じゃあ、不法滞在の偽装結婚とは、何が違うのか……?
それは、「法律上夫婦とみなされた男女が、同居しているかどうか」にあります。
そしてそもそも、婚前契約を結ぶうえで、当人同士に「夫婦として一緒に生活する意志があること」が重要なのです。
たとえ、家事を労働条件に金銭を授受する関係性であっても、夫婦というスタイルで日々の生活を送っていれば、契約結婚は成立するということです。
そのため、自由恋愛や同性愛恋愛を求めながら結婚の実態が欲しくて、適当な相手と婚姻届けを出したものの、その相手とは日常的な接点がなく、同居もしていないのであれば偽装結婚となってしまうでしょう。

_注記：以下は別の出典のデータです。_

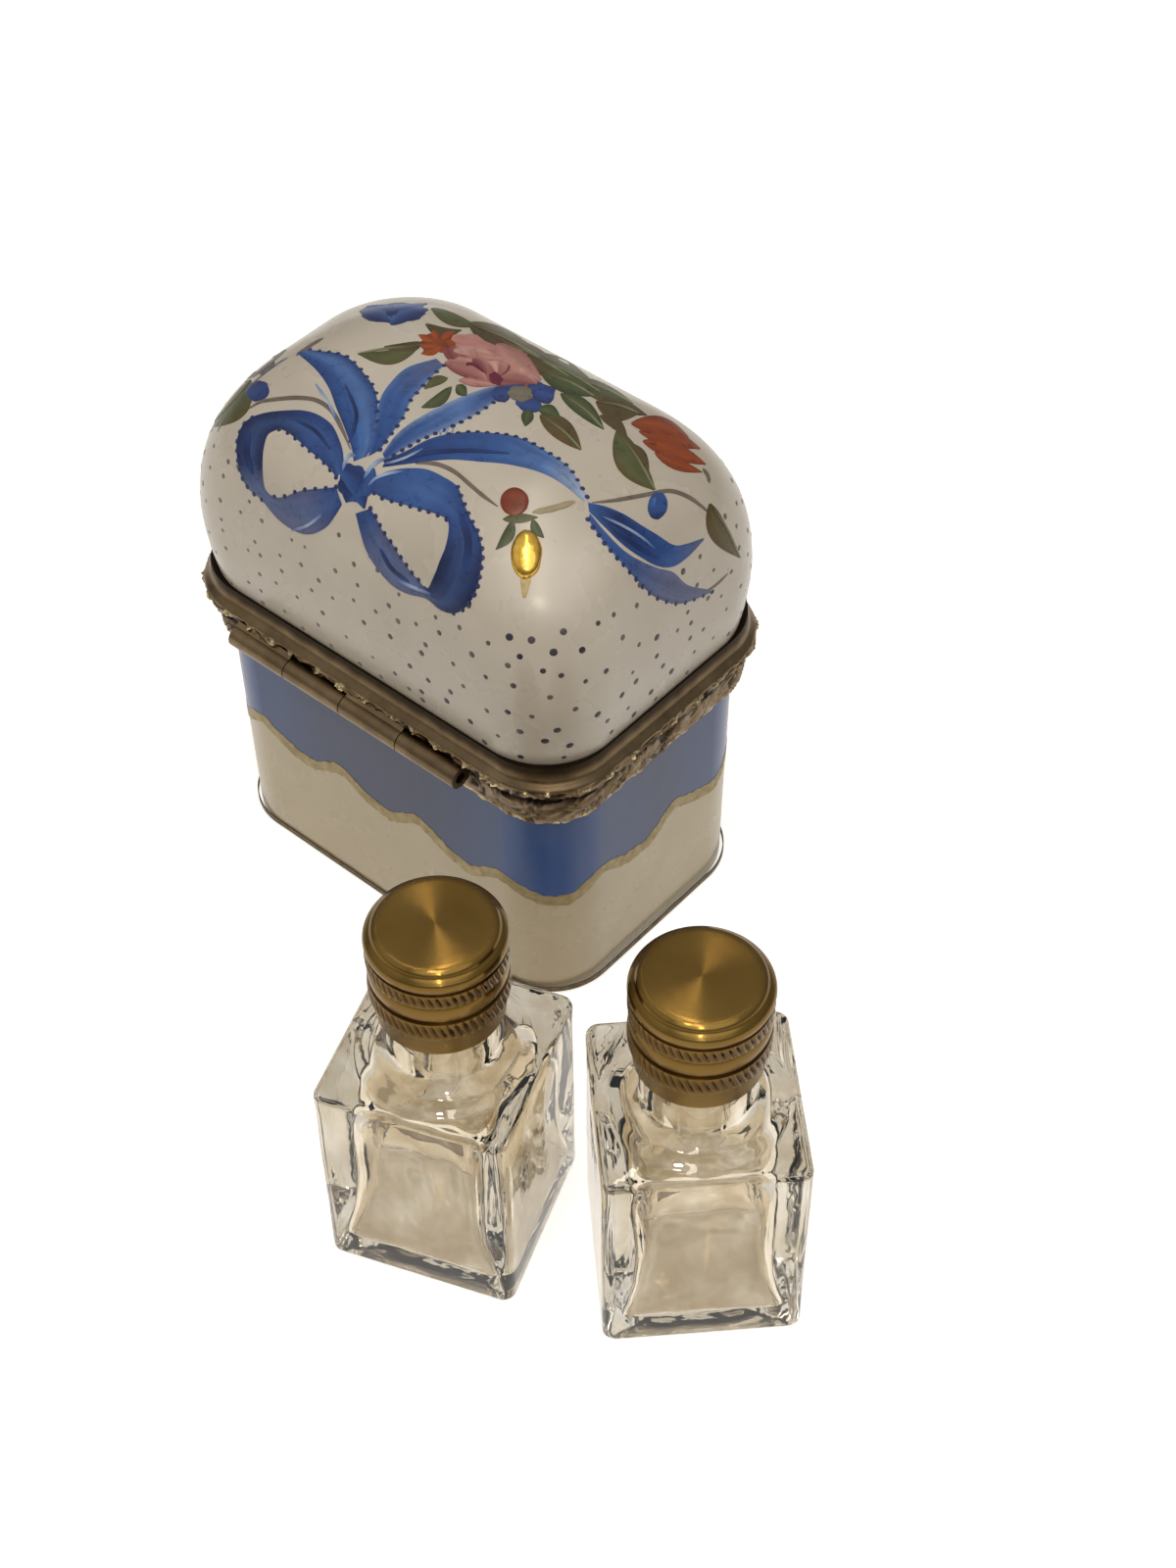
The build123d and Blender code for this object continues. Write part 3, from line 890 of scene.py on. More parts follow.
def cap_profile():
    """(radius, height, knurl share) from the tail's inner edge over the top's centre."""
    tail_top = CAP_BOTTOM + CAP_TAIL
    ring_low = tail_top + LOW_KNURL
    ring_high = ring_low + RING_HEIGHT
    head_low = ring_high + HIGH_KNURL
    tail_radius = CAP_RADIUS - TAIL_INSET
    profile = [
        (CAP_INSIDE_RADIUS, CAP_TOP - 0.7, 0),
        (CAP_INSIDE_RADIUS, CAP_BOTTOM + 0.1, 0),
        (CAP_INSIDE_RADIUS + 0.1, CAP_BOTTOM, 0),
        (tail_radius - 0.12, CAP_BOTTOM, 0),
        (tail_radius, CAP_BOTTOM + 0.12, 0),
        (tail_radius + 0.08, tail_top - 0.2, 0),
        (CAP_RADIUS - 0.4, tail_top, 0),
    ]
    profile += knurled_rows(tail_top, LOW_KNURL)
    profile += bead_rows(ring_low, RING_HEIGHT, 0.12)
    profile += knurled_rows(ring_high, HIGH_KNURL)
    profile += bead_rows(head_low, CAP_TOP - HEAD_INSET - head_low, 0.0)[:-1]
    edge_radius = CAP_RADIUS - HEAD_INSET
    profile.append((edge_radius + 0.12, CAP_TOP - 0.72, 0))
    for sine, cosine in quarter_turn(8):
        profile.append((edge_radius - 1.1 * (1 - cosine), CAP_TOP - 0.6 * (1 - sine), 0))
    profile += [(radius, CAP_TOP, 0) for radius in (4.2, 3.4, 2.6, 1.8, 1.0, 0.4, 0.1)]
    return profile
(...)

契約結婚には、「契約期間」を設ける人も少なくなく、2年や5年などという期限を盛り込んでいることがあります。それは、2年後あるいは5年後に、何かしらの事情から離婚することを前提とした、期限付き結婚である可能性もありますし、結婚生活を数年おきに見直すために期限を設けているケースもあります。
人間の恋愛感情は長くても3~5年で落ち着いてしまうといいますから、婚前契約で数年おきに家庭生活を見直すというのは、実のところ合理的かもしれません。
「契約」というと無機質で愛がないように感じられる人もいるでしょうが、きちんと明文化して曖昧にしないほうが、実は配偶者や家庭を深く想いやっていることになるともいえるでしょう。